SC proposes expert panel to evaluate concerns, conditions for consent to Vedanta plant to operate in Thoothukudi
The Hindu
The copper smelting plant was permanently shut down on the orders of the Tamil Nadu government six years ago on grounds of pollution.
The Supreme Court on Wednesday proposed forming a “non-partisan” committee to objectively evaluate environmental concerns and to suggest additional conditions, if any, for re-opening Vedanta Sterlite’s copper plant at Thoothukudi district in Tamil Nadu.
The copper smelting plant was permanently shut down on the orders of the Tamil Nadu government six years ago on grounds of pollution. The 2018 closure of the plant was preceded by nearly 30 years of local protests, which had even led to an incident of police firing.
“We have to find a way forward... We have to reach a win-win solution by which the concerns of the State as a custodian of the health of the people will be protected, your [Vedanta] concern as an investor is protected and our concern that this is not a facility lost to the nation is taken care of,” Chief Justice of India D.Y. Chandrachud, heading a three-judge Bench, observed during a day-long hearing.
The Bench said the committee could submit its report in the apex court in a month.
Vedanta has moved the court against the closure. Senior advocate Shyam Divan, for the company, said the plant was a national asset. Its production had amounted to 1,200 tonnes of copper a day. Fifty per cent of the product was used domestically. There were only three or so such plants. Thousands of employees were in dire straits with the closure of the plant. Mr. Divan said the Tamil Nadu government had itself consented to locating the plant in an industrial area. The industry, being in the red category, had been operated under the highest degree of scrutiny. The degree of compliance with environmental norms had been very high at the threshold. The State’s direction to close the plant was disproportionate.

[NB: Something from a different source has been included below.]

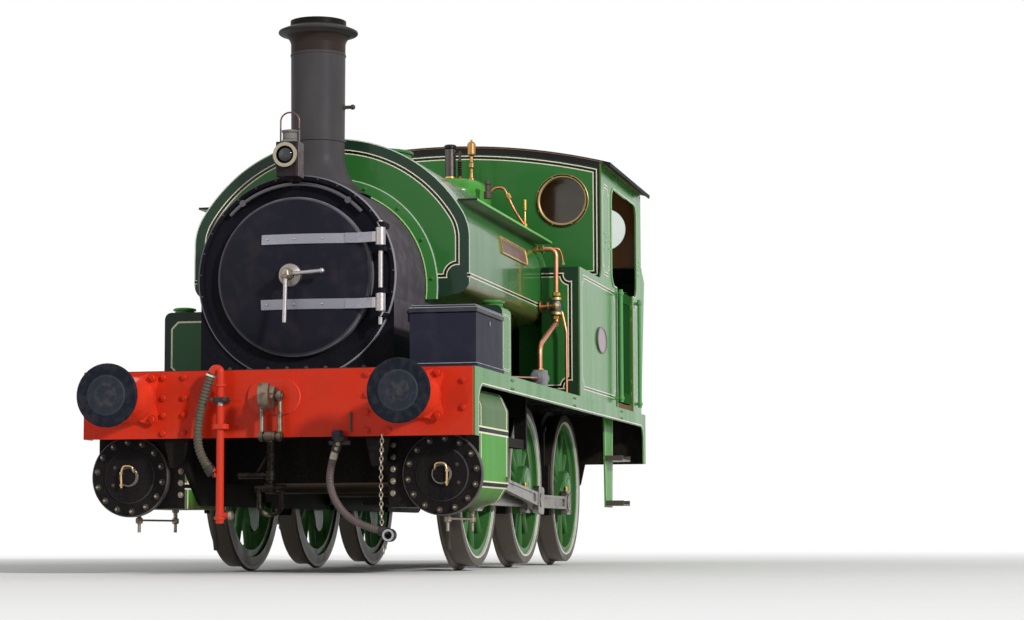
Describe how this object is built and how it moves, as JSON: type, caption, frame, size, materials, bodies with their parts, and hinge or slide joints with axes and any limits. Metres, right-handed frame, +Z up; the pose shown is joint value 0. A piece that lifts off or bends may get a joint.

Mr. Divan said Vedanta was in “broad agreement” with the suggestion of the court to form an expert committee. He urged the court to let the company refurbish the plant at its own risk and cost in the interim. “There is degeneration taking place every month. It needs massive overhauling,” Mr. Divan pleaded.
Senior advocate C.S. Vaidyanathan, for the Tamil Nadu Pollution Control Board, countered that the “way forward” for Vedanta was to “sell the plant and go elsewhere”. They had attempted it, he said.